Hay instantes que se quedan grabados en la memoria sin pedirnos permiso. Y ya puede transcurrir toda una vida cubriéndolos con los velos del olvido o las astillas del tiempo, que allí permanecen, como barcos hundidos y encallados en las profundidades.
Yo debía de tener dieciséis años y en mi barrio, muy cerca de mi casa, vivía una chica que aún no los había cumplido. El recuerdo me la devuelve con un aspecto casi infantil. Quizá entonces las muchachas de dieciséis años fueran más niñas, sobre todo si las comparamos con las de ahora. En un par de semanas iba a cumplirlos y pensaba organizar una fiesta en su casa. Sus padres, presionados por ella, habían aceptado ausentarse durante toda la tarde. Quizá debería decir ahora que aquella chica me gustaba. Es probable, pero no estoy seguro. Yo quería hacerle un regalo, un buen regalo. Tenía el dinero justo para comprarle un disco y, como quería asegurarme de que le iba a gustar, le hice una pregunta, que en realidad me estaba desenmascarando.

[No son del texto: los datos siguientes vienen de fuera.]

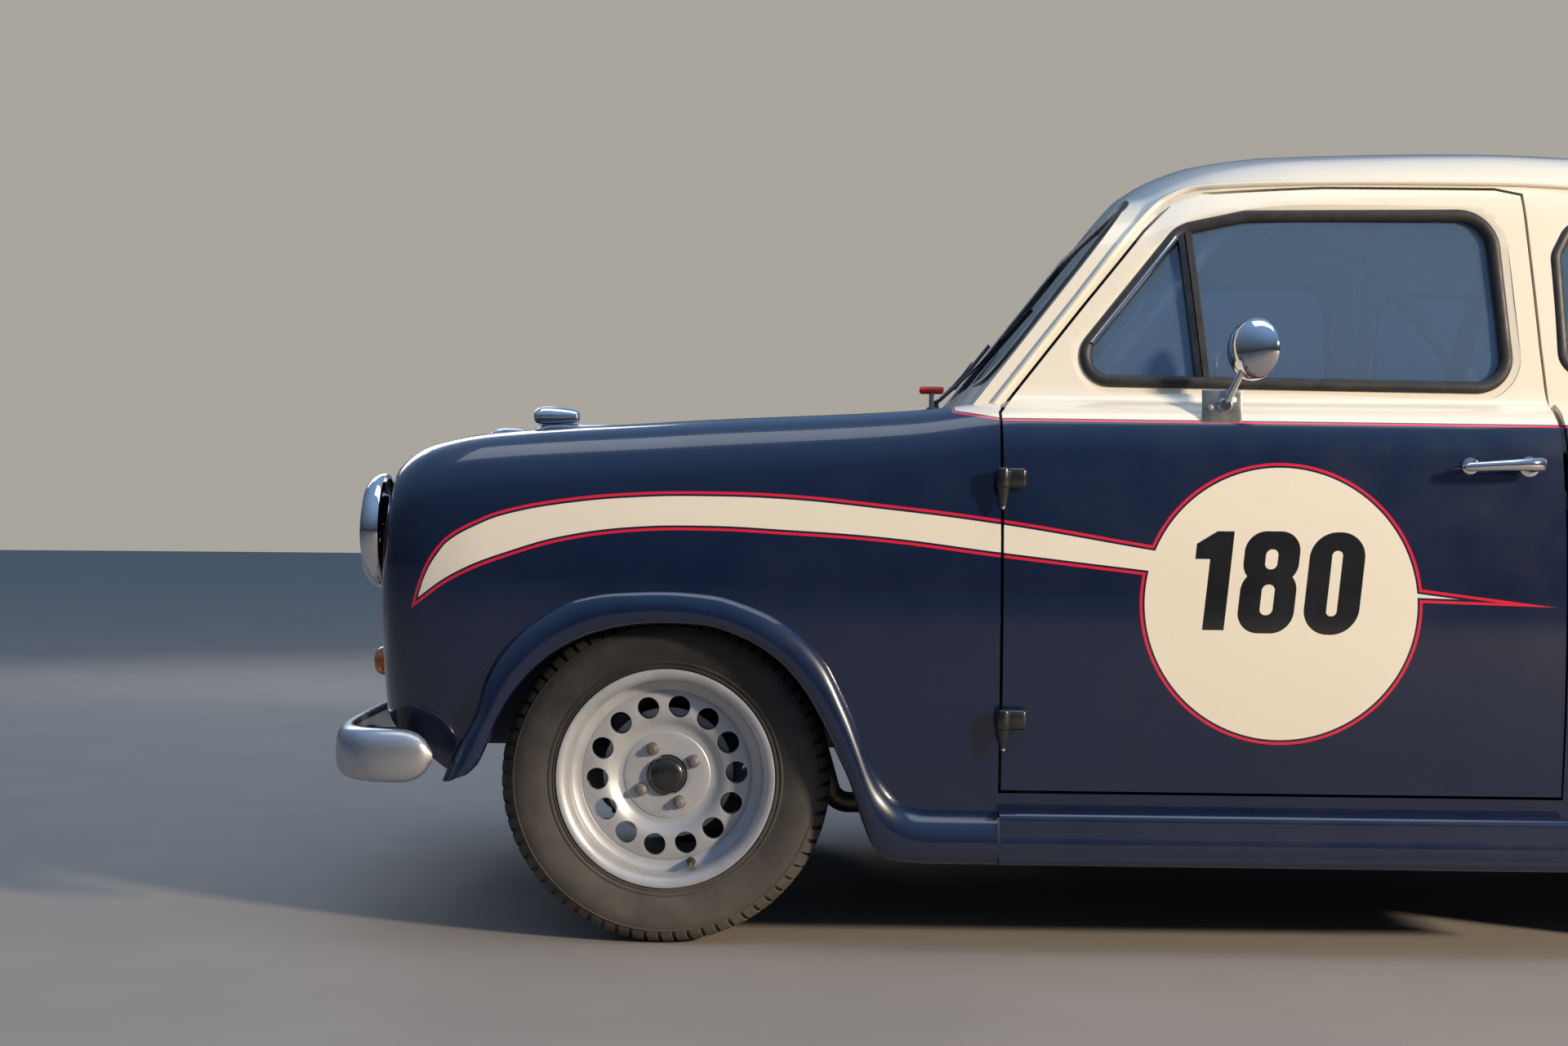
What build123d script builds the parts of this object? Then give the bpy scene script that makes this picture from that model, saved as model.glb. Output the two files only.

–¿Qué disco te gustaría que te regalasen?
Pensé en todos los cantantes y grupos que nos gustaban en aquella época, pero ella me sorprendió.
–El de Leonard Cohen.
Me dejó desconcertado. Yo no sabía quién era ese tipo ni qué cantaba, pero parece ser que ella había escuchado por la radio alguna canción suya de su primer disco, “Song of Leonard Cohen” y le había gustado mucho. Al día siguiente por la tarde cogí el 35 y me fui al centro de la ciudad, y en una tienda muy grande de discos que había cerca de la plaza de Santo Domingo, lo compré –me lo había apuntado en un papel para que no se me olvidase el nombre–. Pedí que me lo envolviesen para regalo.
El día de su cumpleaños desenvolvió emocionada el paquete, pues sin duda ya se imaginaba lo que contenía. Al verlo, me dio un beso y se dirigió al tocadiscos. A mí me arrastraba de la mano. Creo que quitó el disco de los Four Tops, que estaban de moda entonces, y lo puso. Y allí, a su lado, escuché por primera vez en mi vida “Suzanne”. Leonard Cohen, tamizado en sepia –como mis recuerdos ahora–, nos miraba fijamente desde la carátula del disco. Aquella música penetró por todos los poros de mi cuerpo y se fundió conmigo.
De la muchacha no puedo decir mucho más, yo era en aquella época terriblemente introvertido y tímido y, por consiguiente, no llegué a decirle nunca que me gustaba. De Leonard Cohen, os aseguro que no me he separado jamás. Hoy, con la tristeza infinita de su muerte, he pensado en aquella muchacha, a la que ahora ni siquiera sería capaz de reconocer por la calle, y estoy seguro de que también ella al conocer la noticia habrá sentido una punzada seca y despiadada atravesándole la vida. Y si por un instante se acordó de mí y del momento en que ambos escuchamos aquella canción, es lo de menos.
¡Cómo me recuerdan estas palabras a uno de los capítulos de La casa de verano! Hace poco más de dos semanas murió el amigo que me regaló ese libro (yo lo releía por aquel entonces sacándolo de la biblioteca y él quiso que lo tuviera). Hoy he vuelto a escuchar «Suzanne» después de mucho tiempo. A pesar del dolor, ¡qué hermosa canción y qué hermoso libro el tuyo!